* Your task
Copy out exactly the lines from the first line of the material below through the line containing "record = json.load(file)", and nothing beyond them.

* Data provided
* START *
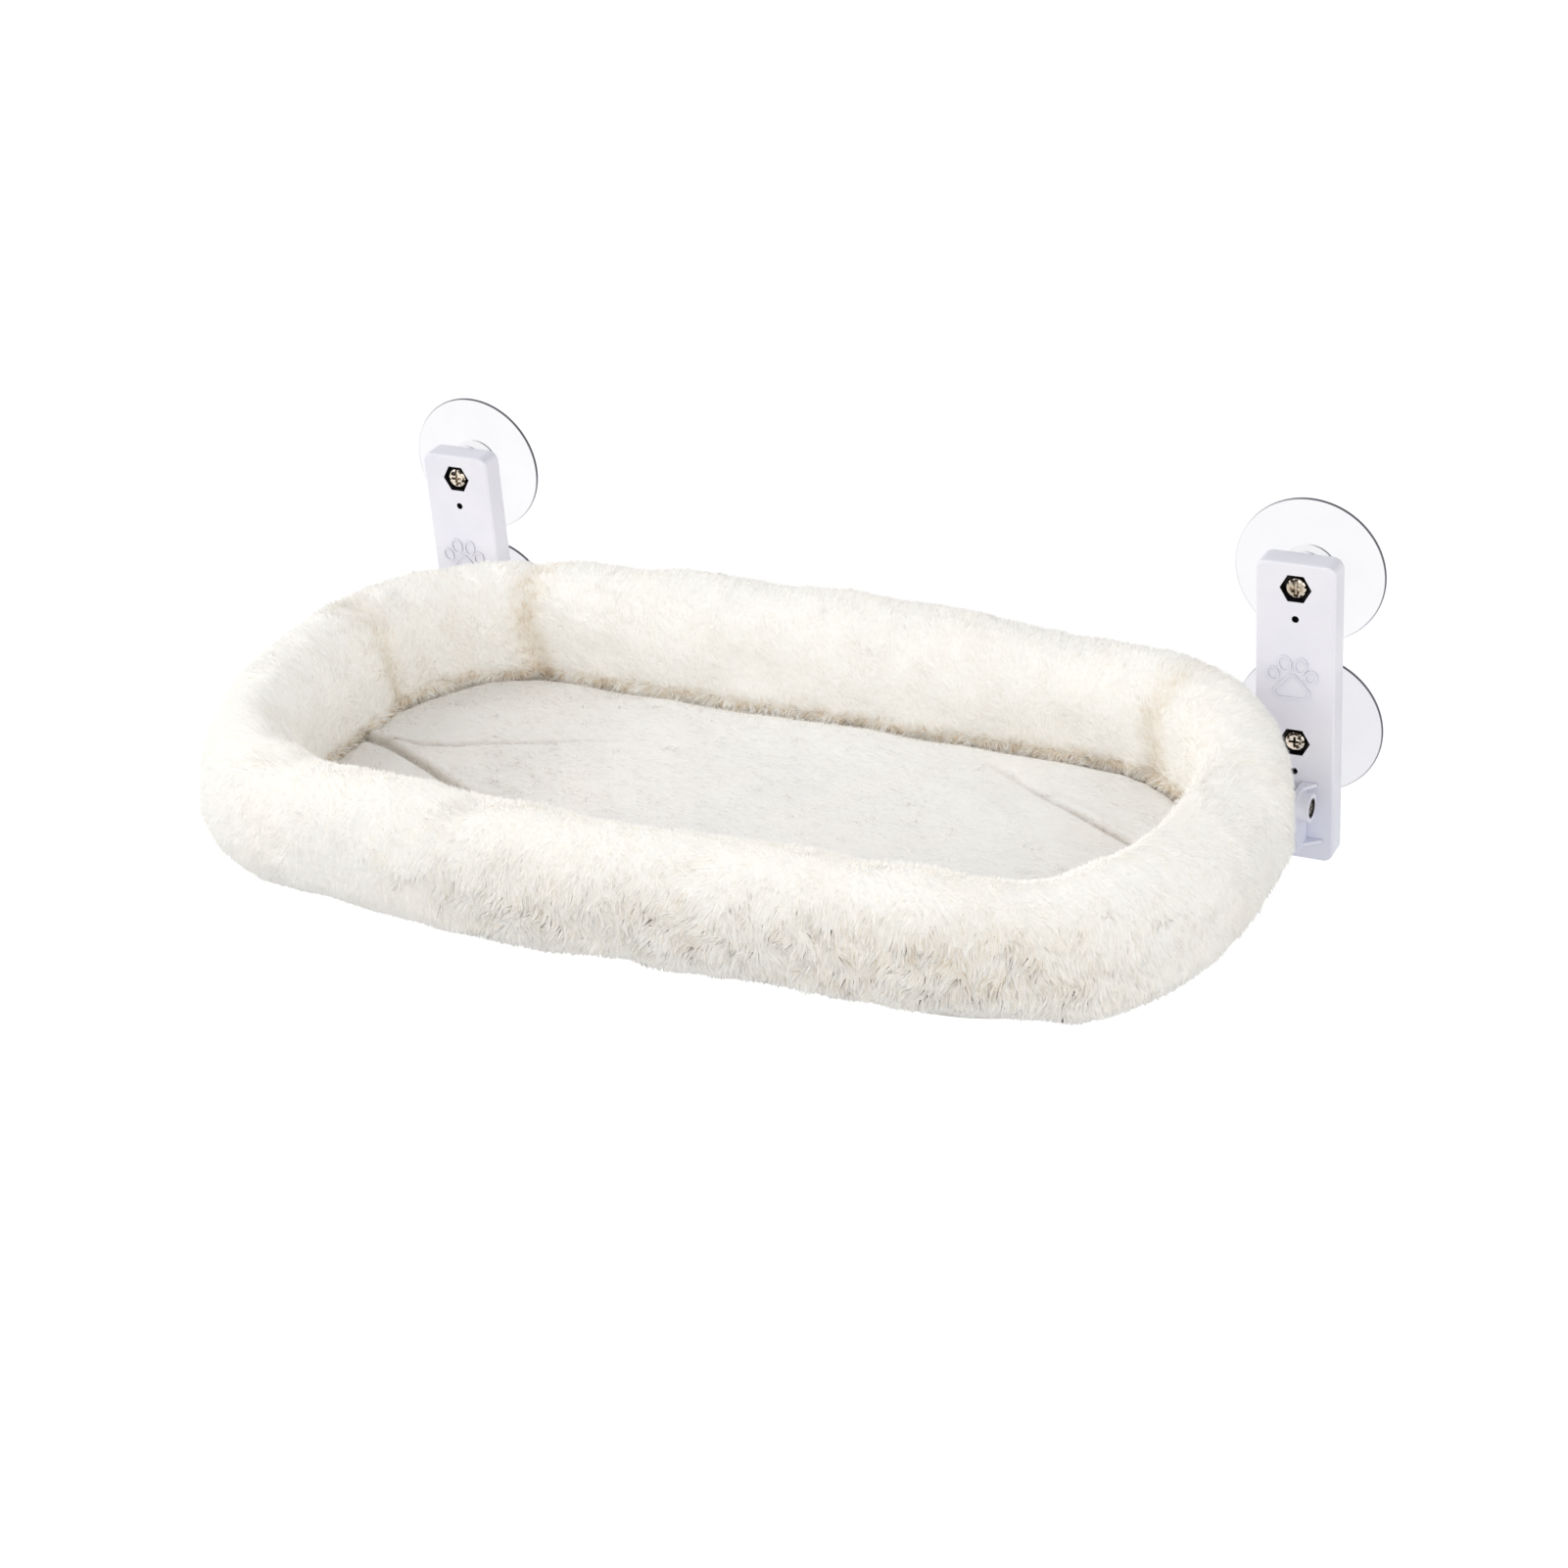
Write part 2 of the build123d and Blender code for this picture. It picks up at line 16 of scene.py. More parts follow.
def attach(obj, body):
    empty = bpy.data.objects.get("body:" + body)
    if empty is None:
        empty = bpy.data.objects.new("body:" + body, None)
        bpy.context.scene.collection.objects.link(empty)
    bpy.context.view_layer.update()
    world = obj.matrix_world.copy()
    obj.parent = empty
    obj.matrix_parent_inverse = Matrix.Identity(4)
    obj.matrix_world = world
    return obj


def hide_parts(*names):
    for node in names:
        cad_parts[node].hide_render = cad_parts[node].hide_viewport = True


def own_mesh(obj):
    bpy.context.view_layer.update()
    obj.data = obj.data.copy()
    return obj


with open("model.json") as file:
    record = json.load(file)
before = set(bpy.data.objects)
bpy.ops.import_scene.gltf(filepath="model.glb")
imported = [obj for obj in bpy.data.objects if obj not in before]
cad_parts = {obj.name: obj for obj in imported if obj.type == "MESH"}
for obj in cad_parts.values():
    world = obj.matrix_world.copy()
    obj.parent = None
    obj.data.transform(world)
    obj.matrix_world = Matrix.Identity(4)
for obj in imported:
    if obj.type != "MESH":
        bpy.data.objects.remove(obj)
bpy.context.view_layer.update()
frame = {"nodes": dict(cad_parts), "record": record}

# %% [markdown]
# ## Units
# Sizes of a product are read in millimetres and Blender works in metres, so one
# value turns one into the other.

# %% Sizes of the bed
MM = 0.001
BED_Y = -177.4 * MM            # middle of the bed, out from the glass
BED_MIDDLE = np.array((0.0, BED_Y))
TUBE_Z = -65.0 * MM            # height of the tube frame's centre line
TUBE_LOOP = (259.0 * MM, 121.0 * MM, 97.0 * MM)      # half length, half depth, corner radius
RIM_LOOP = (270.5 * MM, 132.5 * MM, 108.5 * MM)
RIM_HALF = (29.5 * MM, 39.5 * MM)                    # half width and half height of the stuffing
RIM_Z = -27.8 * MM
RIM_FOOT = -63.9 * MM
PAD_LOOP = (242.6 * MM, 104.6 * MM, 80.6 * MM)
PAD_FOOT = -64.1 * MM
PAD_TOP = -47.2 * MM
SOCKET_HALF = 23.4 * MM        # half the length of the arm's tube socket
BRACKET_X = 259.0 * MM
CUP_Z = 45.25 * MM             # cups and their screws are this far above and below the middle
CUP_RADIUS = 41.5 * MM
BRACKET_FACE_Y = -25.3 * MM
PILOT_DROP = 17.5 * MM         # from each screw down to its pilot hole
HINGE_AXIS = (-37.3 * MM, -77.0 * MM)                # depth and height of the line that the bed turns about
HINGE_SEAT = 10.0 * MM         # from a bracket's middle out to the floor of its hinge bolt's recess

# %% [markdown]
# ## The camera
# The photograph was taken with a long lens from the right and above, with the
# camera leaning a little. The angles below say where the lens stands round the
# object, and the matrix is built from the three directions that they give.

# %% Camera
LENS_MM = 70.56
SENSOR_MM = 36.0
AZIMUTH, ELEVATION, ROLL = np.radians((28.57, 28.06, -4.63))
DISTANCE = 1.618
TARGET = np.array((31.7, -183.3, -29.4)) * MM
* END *
* Written answer
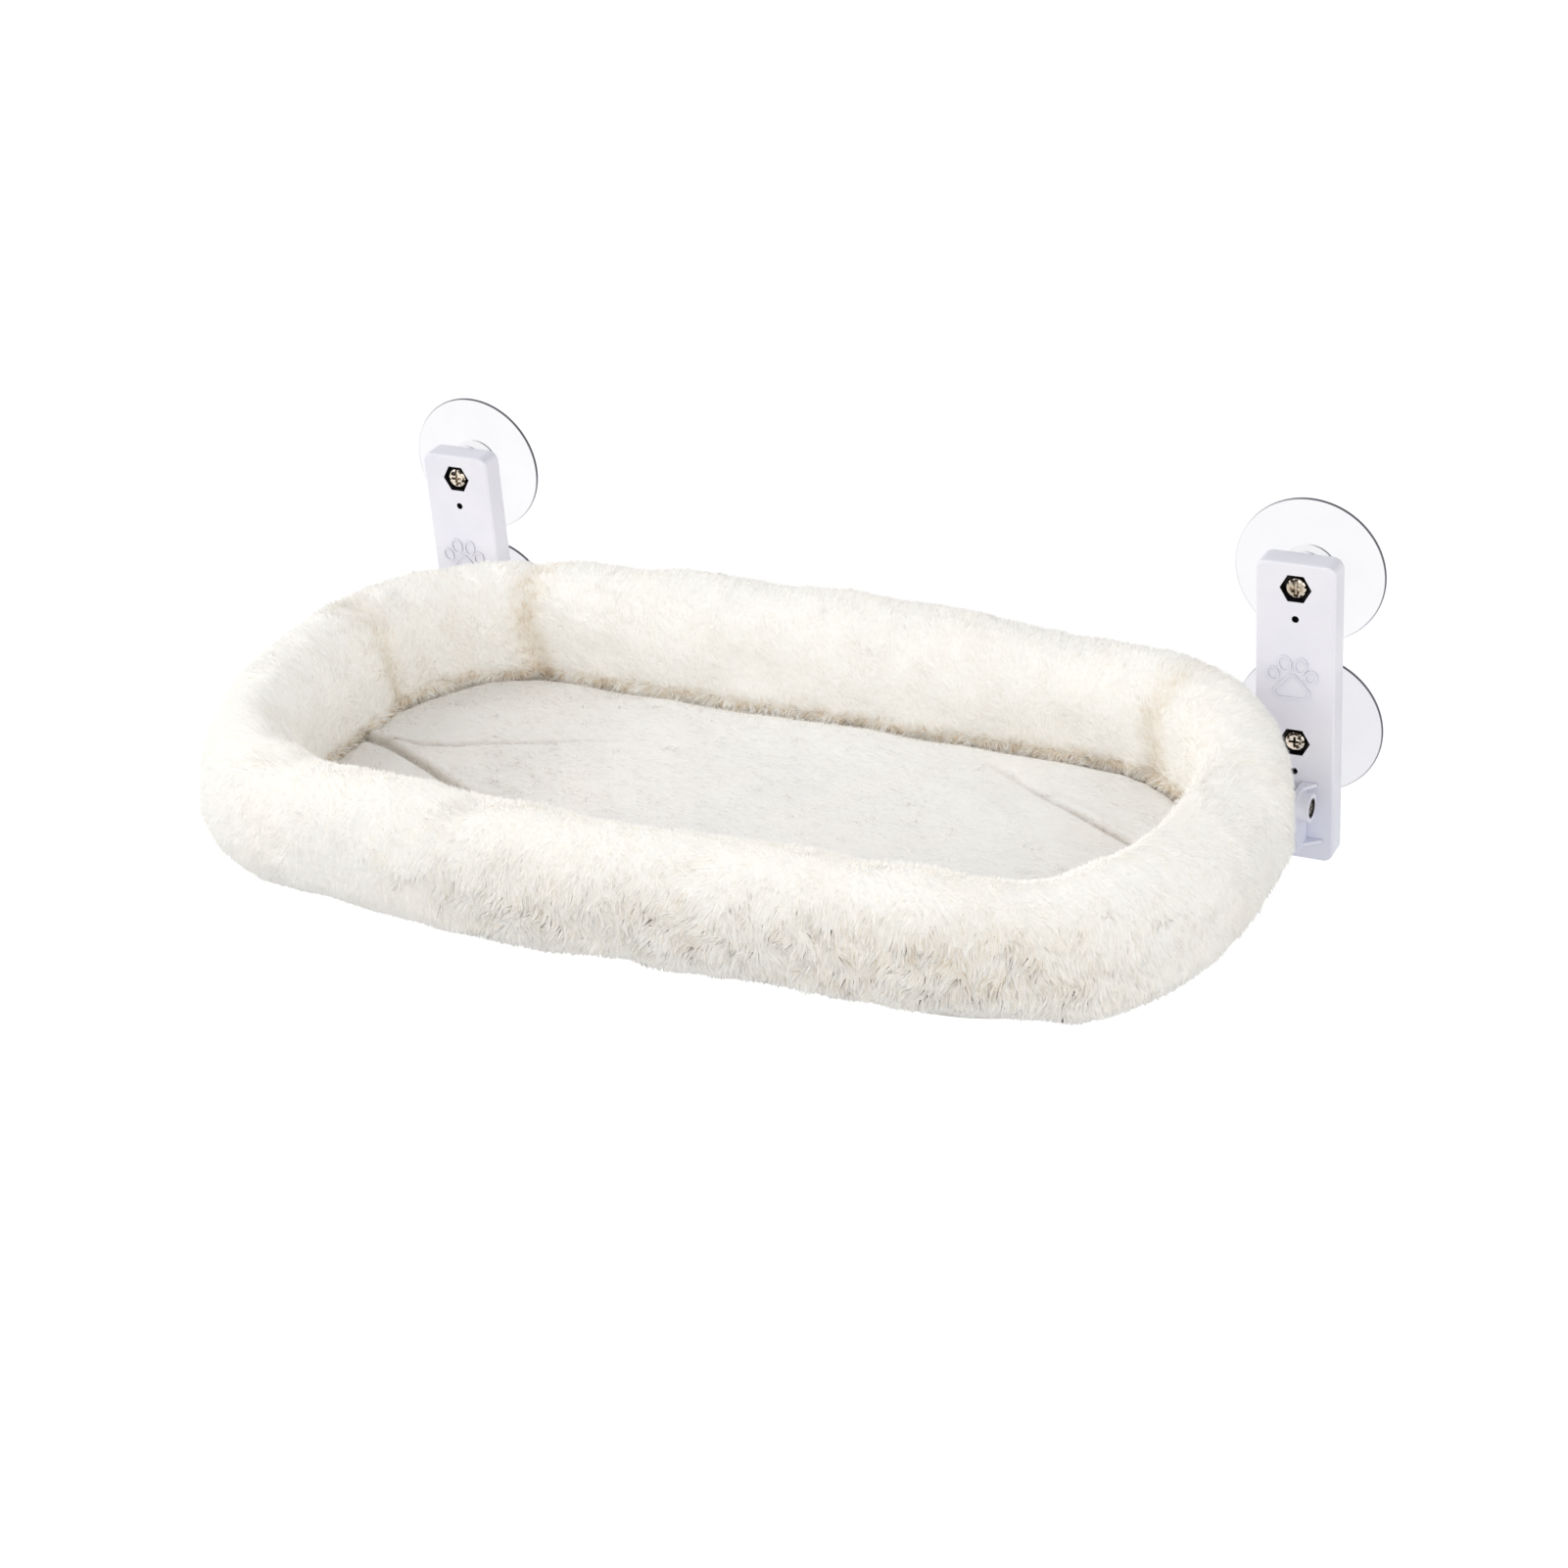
Write part 2 of the build123d and Blender code for this picture. It picks up at line 16 of scene.py. More parts follow.
def attach(obj, body):
    empty = bpy.data.objects.get("body:" + body)
    if empty is None:
        empty = bpy.data.objects.new("body:" + body, None)
        bpy.context.scene.collection.objects.link(empty)
    bpy.context.view_layer.update()
    world = obj.matrix_world.copy()
    obj.parent = empty
    obj.matrix_parent_inverse = Matrix.Identity(4)
    obj.matrix_world = world
    return obj


def hide_parts(*names):
    for node in names:
        cad_parts[node].hide_render = cad_parts[node].hide_viewport = True


def own_mesh(obj):
    bpy.context.view_layer.update()
    obj.data = obj.data.copy()
    return obj


with open("model.json") as file:
    record = json.load(file)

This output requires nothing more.